Rather, who we now have as the everyman is Samuel L. Jackson as Zeus, and he's a brilliant addition. Not only is Jackson simply awesome in his role, he's likeable, tough, and hilarious, but he's also easy to sympathize with because he's not an action hero. He doesn't know how to use a gun, he has no combat training, and he's never had to take on terrorists before. What makes him so effective is his street-wise nature, and this quality of his works perfectly with McClane's own street smarts AND action heroics, which they combine in their day-long adventure. These two have a chemistry that at least equals Riggs and Murtaugh and if there's a Die Hard sequel, Jackson needs to come back.
Too many action movies give us poor villains who aren't menacing, vile, or charismatic enough to make for effective antagonists. Jeremy Irons' Simon Gruber is an exception. He is the best Die Hard villain, oozing charm and snaky intelligence. This was one of the last few roles of Irons' career I could take seriously. He's done what since then, Dungeons and Dragons? Pity how his career has taken such a downward spiral.

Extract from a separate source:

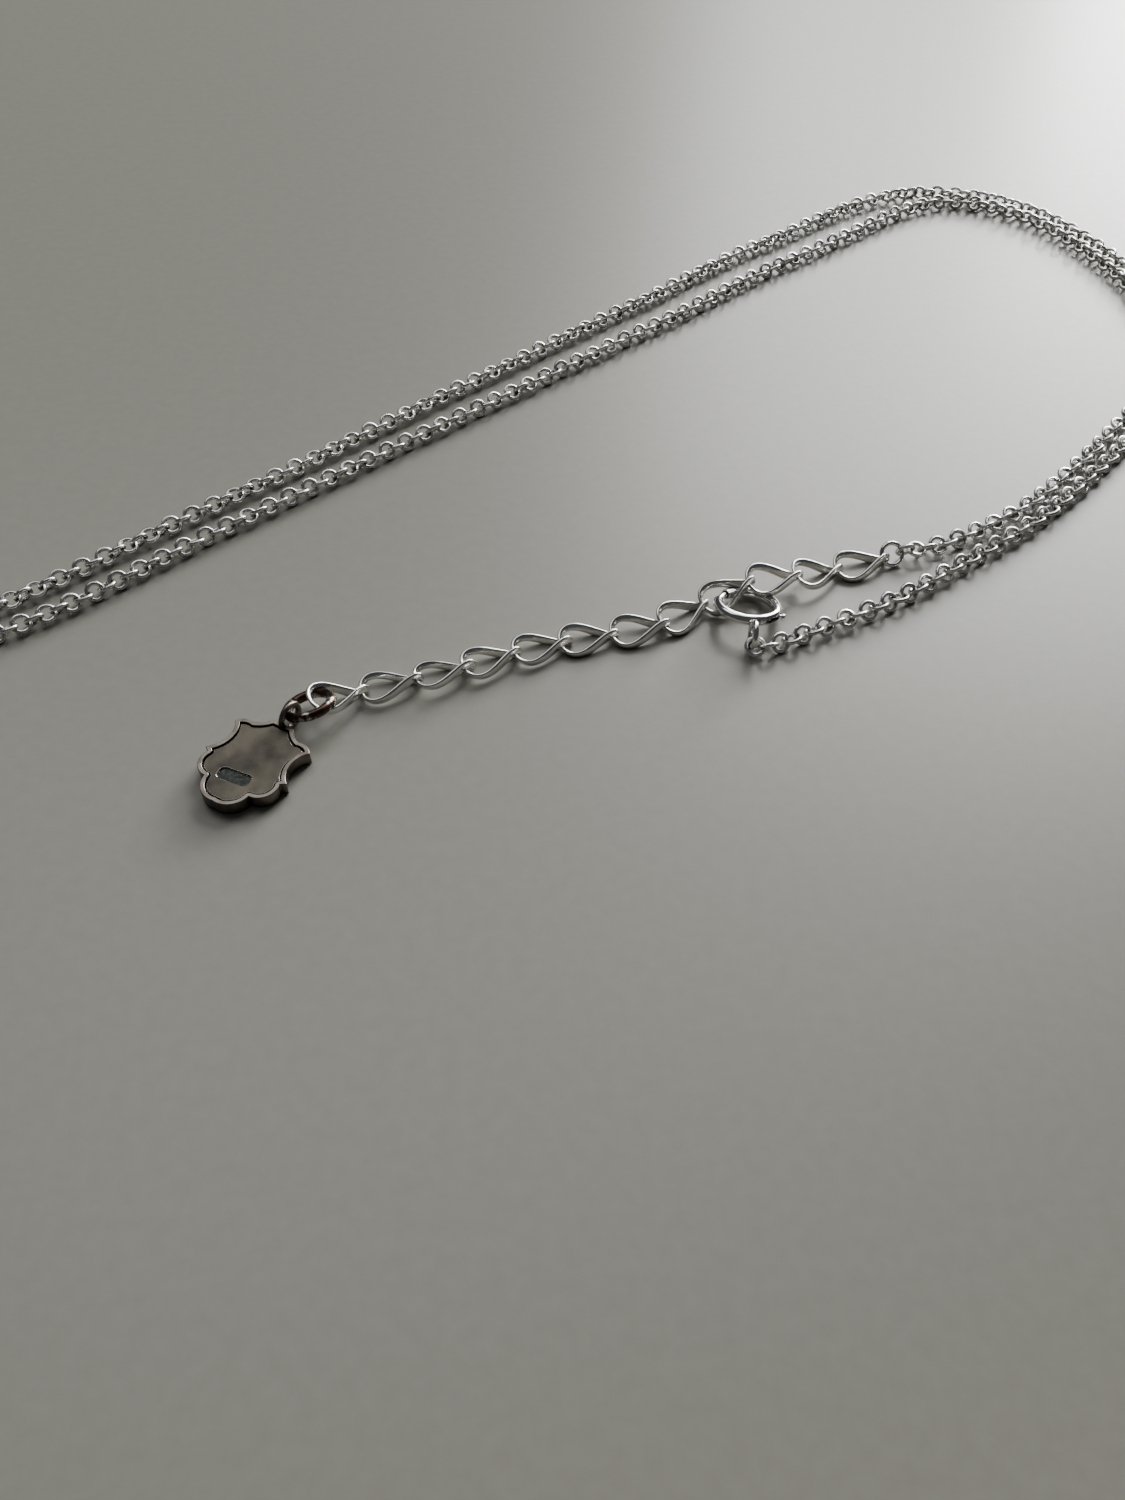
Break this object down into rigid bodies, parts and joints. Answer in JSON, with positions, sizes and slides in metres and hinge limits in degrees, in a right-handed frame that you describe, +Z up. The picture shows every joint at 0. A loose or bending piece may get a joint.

And last, there's the story and action. The plot's a lot of fun, with McClane and Zeus having to use both their brains and brawn to save the day. The contrivances in the finale (the scene with the handcuffs, the aspirin bottle) aren't enough to bring the climax down, though it's true the conclusion isn't as exciting as the rest of the film. That's understandable though, since the rest of the action is magnificent, particularly a car "chase" through the streets of New York which is as unstaged as a car chase can possibly look. The film moves at a lightning pace that grips you from the opening scene to the very last. Die Hard: With a Vengeance is an action flick that has it all.